Rapidly develop and test in the sandbox environment. Mitigate being blocked by a deployment using the draft version functionality.

Pre-launch

While a product is being developed and no policies are being issued (i.e. no policies in the production environment) the developer can use the live and draft version to separate functional pieces of the build from work in progress.

As an example, after the policy issue flow has been built, it can be deployed for stakeholders to test on the major version of the product. Developers can continue to work on the draft version in parallel to build new features for the product, deploying to a new major version each time a new piece of functionality is done. The principle is that the live version of the product module should always be the latest bug-free, functional version of the product. From a Git point of view, your main and live (latest deployed version) should always be the same. More on this in the Git section.

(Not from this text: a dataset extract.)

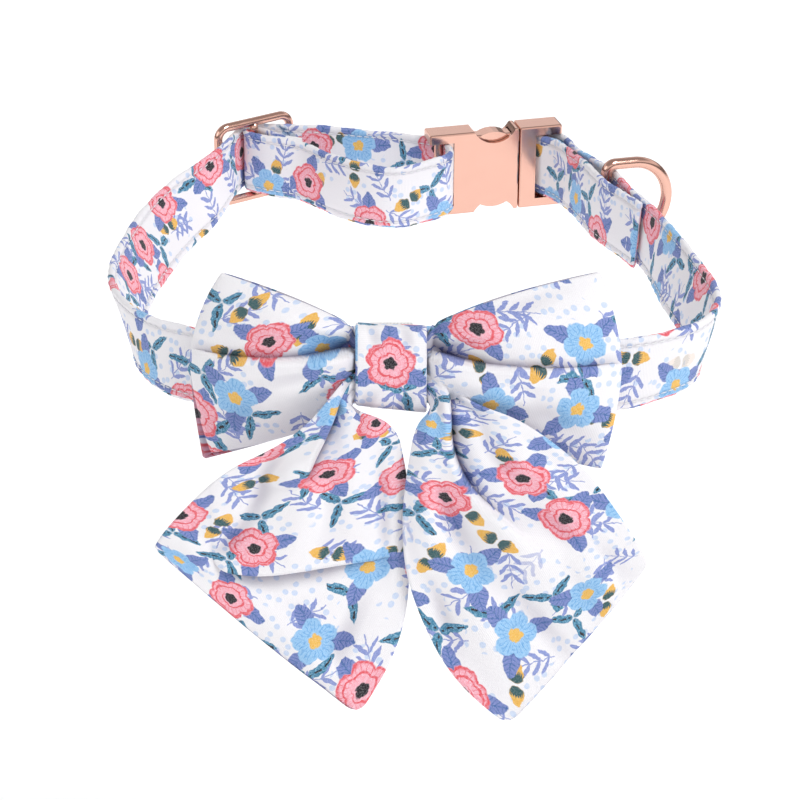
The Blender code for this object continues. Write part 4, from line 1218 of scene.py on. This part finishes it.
# %% Slider
SLIDER_YAW = math.radians(214.0)
SLIDER_HIGH_AT = 2.1
SLIDER_CORNER = 4.5
SLIDER_BAR = 1.67
SLIDER_SIDES = 24
slider_long = 36.0 - 2.0 * WIRE_RADIUS
slider_high = 34.4 - 2.0 * WIRE_RADIUS
slider_along = np.array([math.cos(SLIDER_YAW), math.sin(SLIDER_YAW), 0.0])
slider_up = np.array([0.0, 0.0, 1.0])
slider_face = np.cross(slider_along, slider_up)
slider_middle = np.array([*SLIDER_CENTRE, SLIDER_HIGH_AT])
slider_flat = even_loop(rounded_loop(slider_long, slider_high, SLIDER_CORNER, 16, 8))
slider_path = slider_middle + slider_flat[:, :1] * slider_along + slider_flat[:, 1:] * slider_up
bar_path = slider_middle + np.linspace(-0.5, 0.5, 9)[:, None] * slider_high * slider_up
slider_frame = wire_rings(slider_path, slider_face, WIRE_RADIUS, SLIDER_SIDES)
slider_bar = wire_rings(bar_path, slider_face, SLIDER_BAR, SLIDER_SIDES, closed=False)
add_metal("slider_wire", [(slider_frame, True), (slider_bar, False)], "collar", "slider")

# %% [markdown]
# The D-ring is a straight bar inside the strap's fold and a bow outside it. The short straight runs
# next to the bar keep the bow clear of the strap's edges. The inside is a little wider than the
# strap, as on a ring that is free to turn.

# %% D-ring
RING_CENTRE = (77.2, 44.0, 3.2)
RING_YAW = math.radians(21.0)
RING_LEAN = math.radians(3.0)
RING_WIRE = 2.15
RING_INSIDE = 26.6
RING_DEPTH = 26.5
RING_SIDES = 28
ring_level = np.array([math.cos(RING_YAW), math.sin(RING_YAW), 0.0])
ring_bar = math.sin(RING_LEAN) * ring_level + math.cos(RING_LEAN) * np.array([0.0, 0.0, 1.0])
ring_reach = unit(ring_level - (ring_level @ ring_bar) * ring_bar)
ring_half = RING_INSIDE / 2.0 + RING_WIRE
ring_corner = RING_WIRE + 0.9


def turn_about(x, y, radius, start, end, count):
    """Points on an arc, as reach and bar."""
    turn = np.radians(np.linspace(start, end, count))
    return np.stack([x + radius * np.cos(turn), y + radius * np.sin(turn)], axis=1)


ring_flat = even_loop(np.concatenate([
    turn_about(ring_corner, ring_half - ring_corner, ring_corner, 180.0, 90.0, 9),
    turn_about(RING_DEPTH - ring_half, 0.0, ring_half, 90.0, -90.0, 49),
    turn_about(ring_corner, ring_corner - ring_half, ring_corner, 270.0, 180.0, 9),
]))
ring_path = np.array(RING_CENTRE) + ring_flat[:, :1] * ring_reach + ring_flat[:, 1:] * ring_bar
ring_wire = wire_rings(ring_path, np.cross(ring_reach, ring_bar), RING_WIRE, RING_SIDES)
add_metal("d_ring_wire", [(ring_wire, True)], "ring", "d_ring")

# %% Plating on the castings
for name in ("buckle_body", "buckle_tongue"):
    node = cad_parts[name]
    node.data.materials.clear()
    node.data.materials.append(GOLD)

# %% [markdown]
# ## Floor, light and camera
# The collar is shown on a pale ground under soft studio light: a key panel in front on the right, a
# wide weak one on the left, and a bright surround that fades overhead and at the horizon, so that
# the metal has something darker to reflect. The ground glows a little, as paper lit from below, and
# more towards the edges. The camera looks down at 28 degrees through a long lens, as a product
# photographer would, so that the near bow and the far buckle keep their true sizes.

# %% Floor
FLOOR_HEIGHT = -240.0
FLOOR_REACH = 6000.0


def pale_floor():
    """A wide sheet of pale paper, flat under the collar, whose glow grows with the distance."""
    made, shader, tree = blank_material("pale_paper")
    place = tree.add("ShaderNodeTexCoord", ["Object"], {})
    far = tree.add("ShaderNodeVectorMath", ["Value"], {0: place}, operation="LENGTH")
    glow = tree.ramp(far, (0.3, 1.5), (0.35, 0.62))
    tree.connect(shader, {"Base Color": (0.93, 0.93, 0.93, 1.0), "Roughness": 0.95,
                          "Emission Color": (1.0, 1.0, 1.0, 1.0), "Emission Strength": glow})
    corners = FLOOR_REACH * np.array([(-1.0, -1.0), (1.0, -1.0), (1.0, 1.0), (-1.0, 1.0)])
    points = np.concatenate([corners, np.full((4, 1), FLOOR_HEIGHT)], axis=1)
    return new_object("floor", points, [(0, 1, 2, 3)], made, smooth=False)


pale_floor()


# %% Lights and surround
def soft_panel(name, place, target, width, power):
    """A square area light at a place, turned towards a target."""
    light = bpy.data.lights.new(name, "AREA")
    light.shape = "SQUARE"
    light.size = width
    light.energy = power
    made = bpy.data.objects.new(name, light)
    made.location = place
    made.rotation_euler = (Vector(target) - Vector(place)).to_track_quat("-Z", "Y").to_euler()
    bpy.context.scene.collection.objects.link(made)


soft_panel("panel_key", (0.75, -0.62, 1.25), (0.0, 0.0, -0.02), 0.6, 13.6)
soft_panel("panel_left", (-1.3, -0.8, 0.8), (0.0, 0.0, 0.0), 0.9, 3.2)
surround = bpy.data.worlds.new("surround")
sky = Tree(surround)
facing = sky.add("ShaderNodeTexCoord", ["Generated"], {})
height = sky.add("ShaderNodeSeparateXYZ", ["Z"], {0: facing})
rise = sky.ramp(height, (0.17, 0.35), (0.20, 1.0), "SMOOTHSTEP")
fall = sky.ramp(height, (0.45, 0.68), (1.0, 0.40), "SMOOTHSTEP")
sky.connect(sky.nodes["Background"], {"Color": (1.0, 1.0, 1.0, 1.0), "Strength": rise * fall})
bpy.context.scene.world = surround
bpy.context.scene.view_settings.view_transform = "Standard"

# %% Camera
lens = bpy.data.cameras.new("camera")
lens.lens = 98.55
lens.sensor_width = 36.0
camera = bpy.data.objects.new("camera", lens)
camera.location = (0.0, -0.724, 0.327)
camera.rotation_euler = (math.radians(62.0), 0.0, 0.0)
bpy.context.scene.collection.objects.link(camera)
bpy.context.scene.camera = camera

The advantage of separating draft and live in the pre-launch phase is that you can control what stakeholders test and, importantly, demo to other stakeholders. In parallel, the developers can continue to rapidly build and test in a draft version. Ideally, you'd only introduce the draft testing functionality in the post-launch phase to stakeholders. In pre-launch, draft is used to rapidly build and test features. If stakeholders test on draft, they could potentially test features that are not ready yet.

Post-launch

At some point, the product will be ready to launch and will enter the post-launch phase. This is the moment when the first live policy is sold on the product. From this point forward, it is incredibly important that features being deployed into live are 100% functional, because it will influence real policyholders. The assumption is that after a product goes live, all features on the specification template have been built.

After launching the product, it’s very likely that new features will be added to the product. The development environment best practices will stay largely the same except for one difference: stakeholders will now have to test new features in a draft version in order to not affect live policies. Therefore, the features need to be built until completion, after which stakeholders can be notified to test. Once sign-off has been received, the feature can be deployed into live, and policies can be bumped to the latest version of the product.